Gerade wegen dieser Blauäugigkeit mußte sich Claus heftige Kritik gefallen lassen. Der geschäftsführende Landesvorstand habe seine Kontrollfunktion sträflich vernachlässigt, hieß es. „Da ruft die Partei öffentlich für den Wahlkampf zu zinslosen Krediten aus der Basis auf, und gleichzeitig machen wir solche Finanzgeschäfte“, ereiferte sich der Staßfurter Kreisvorsitzende Rolf Funda.

Er fand das damals schon „unanständig“, daß die PDS Wahlkampf auf Pump macht, anstatt die Rücklagen anzugreifen, sagte Funda. „Wenn ich damals schon wie einige andere von unserem hausgemachten Finanzskandal gewußt hätte, hätte ich sicher noch viel schärfer reagiert.“ Selbst nach dem Bekanntwerden des Skandals gab's Informationen für die Basis oft nur aus zweiter Hand. „Die Kreisvorsitzenden wurden zwar nach Magdeburg eingeladen“, sagte Funda, „aber erst auf der Fahrt hierher haben wir im Autoradio erfahren, worum es überhaupt geht.“ Und Parteimitglieder, die nicht im Landesvorstand sind, wurden bei dessen Sitzungen zum Finanzskandal vor die Tür gesetzt. Satzungswidrig, denn in den Statuten der PDS ist vorgeschrieben, daß alle Gremiensitzungen grundsätzlich parteiöffentlich sind.

Das Wort „grundsätzlich“ ist ohnehin der Kackpunkt bei den verjuxten Parteigeldern.
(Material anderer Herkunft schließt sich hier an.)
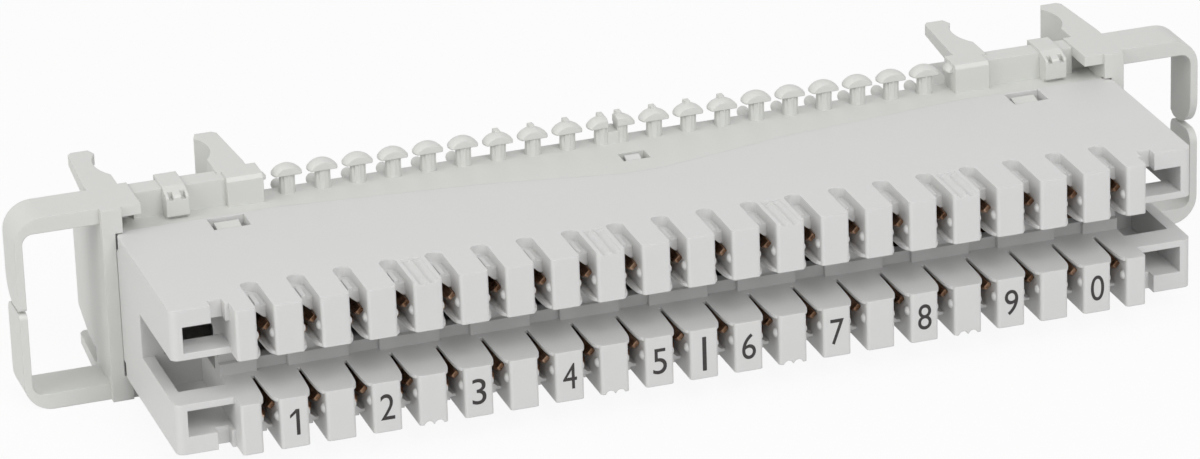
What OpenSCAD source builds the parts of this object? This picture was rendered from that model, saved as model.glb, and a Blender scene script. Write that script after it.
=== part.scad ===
// Ten pair punch down wiring block with two rows of insulation displacement slots.
// Modelled about its own middle plane: X along the rows, Y from the toothed front to the
// clips at the back, Z across the two rows. placed() then stands it on its long underside.

/* [Rows of slots] */
// Distance from one slot to the next
slot_pitch = 4.6; // [4.3:0.1:5]
// Width of a slot between two teeth
slot_w = 1.7; // [1.6:0.05:1.9]
// Depth of a slot from the front, measured on the outer face
slot_len = 6.5; // [6:0.1:7]
// Height of one row of teeth
row_h = 5.2; // [5:0.1:5.8]
// Open gap between the two rows
row_gap = 4.6; // [4.2:0.1:5]
// Depth of the wire groove in the outer face behind each slot mouth
groove_d = 1.1; // [0.8:0.1:1.3]
// Width of the narrow slit in the inner face
slit_w = 0.35; // [0.25:0.05:0.5]
// Thickness of the lips on both sides of that slit
lip_t = 0.35; // [0.25:0.05:0.7]
// Radius of the upright edges of a tooth
tooth_r = 0.35; // [0.2:0.05:0.6]
// Radius of the round pips that hold a wire down
pip_r = 0.55; // [0.4:0.05:0.65]
// How far a pip stands out of the wall of its slot
pip_out = 0.32; // [0.2:0.02:0.45]

/* [Front housing] */
// Width of a hollow end block beside the last tooth
end_block_w = 5.85; // [5:0.05:7]
// Width of the last tooth of a row
end_tooth_w = 2.1; // [1.7:0.1:2.6]
// How far the end blocks stand back from the front of the teeth
end_recess = 2.3; // [1.5:0.1:3]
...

Ein kleines Wort mit großer Wirkung. Denn in der Finanzordnung der PDS Sachsen-Anhalt heißt es, daß „grundsätzlich für alle Kontobewegungen zwei Unterschriften notwendig“ sind. „Grundsätzlich“ heißt nach Interpretation der Landesschiedskommission aber nicht „ohne Ausnahme“. Schatzmeister Bernhardt machte die Ausnahme zur Regel. „Das war seit drei Jahren so üblich“, sagte er und tut jetzt sehr zerknirscht. „Mein Beweggrund für die Dollarspekulationen war ja, das Vermögen des Landesverbandes zu mehren, und nicht, es zu schmälern“, sagte er. So glaubhaft, daß die PDS ihren Ex-Kassenwart nicht beim Staatsanwalt anschwärzen will. Ob sie zivilrechtliche Forderungen geltend machen kann, prüft derzeit ein Rechtsanwalt aus dem Westen. „Unerhört, daß man damit nicht unsere eigenen Juristen beauftragt hat“, empörte sich Funda.

Für Roland Claus ist das Ganze weniger ein finanzielles oder ein juristisches Problem, sondern ein politisches. „Ich will ausdrücklich sagen, daß linke Politik und Spekulationsgeschäfte unvereinbar sind“, sagte er. „Auch im Falle eines finanziell positiven Ausgangs hätte es einer Kritik bedurft.“

So sah das auch Bundesschatzmeister Dietmar Bartsch, der an die Elbe gekommen war, um sich für den angeschlagenen Landesvorsitzenden in die Bresche zu werfen. „Es geht um die Handlungsfähigkeit der PDS Sachsen- Anhalts, und das ist nun wahrhaftig mehr als diese Finanzsache.“

Tatsächlich drohte vor der entscheidenden Abstimmung nicht nur ein Machtvakuum an der Spitze der Landespartei, sondern auch eine Verschiebung ihrer internen Kräfteverhältnisse. „Im Landesvorstand und in der Landtagsfraktion sind überwiegend Erneuerer vertreten“, sagte im Vorfeld der Landtagsabgeordnete Matthias Gärtner, selbst erst seit 1991 in der PDS. „Aber in vielen Kreisen sitzen schon wieder Altfunktionäre der SED, von denen viele noch dem alten Denken anhängen.“ Eine Aussage, die Gärtner viel Prügel eintrug. Der nahm es genauso wie ein anderer SED- Altgenosse gelassen: „Getroffene Hunde bellen am lautesten.“

Für Erneuerer Roland Claus ist die Sache nach der Vertrauensabstimmung womöglich noch nicht ausgestanden. Zahlreiche Mitglieder des erweiterten Landesvorstandes verlangen von ihm, auf einem Sonderparteitag noch einmal die Vetrauensfrage zu stellen. „Wenn die Mehrheit des Parteitages das wünscht, bin ich dazu bereit“, sagte Claus. Vor allem müssen die Parteitagsdelegierten aber einen neuen Schatzmeister wählen. Denn ein Drittel ihrer Rücklagen hat die Partei ja noch.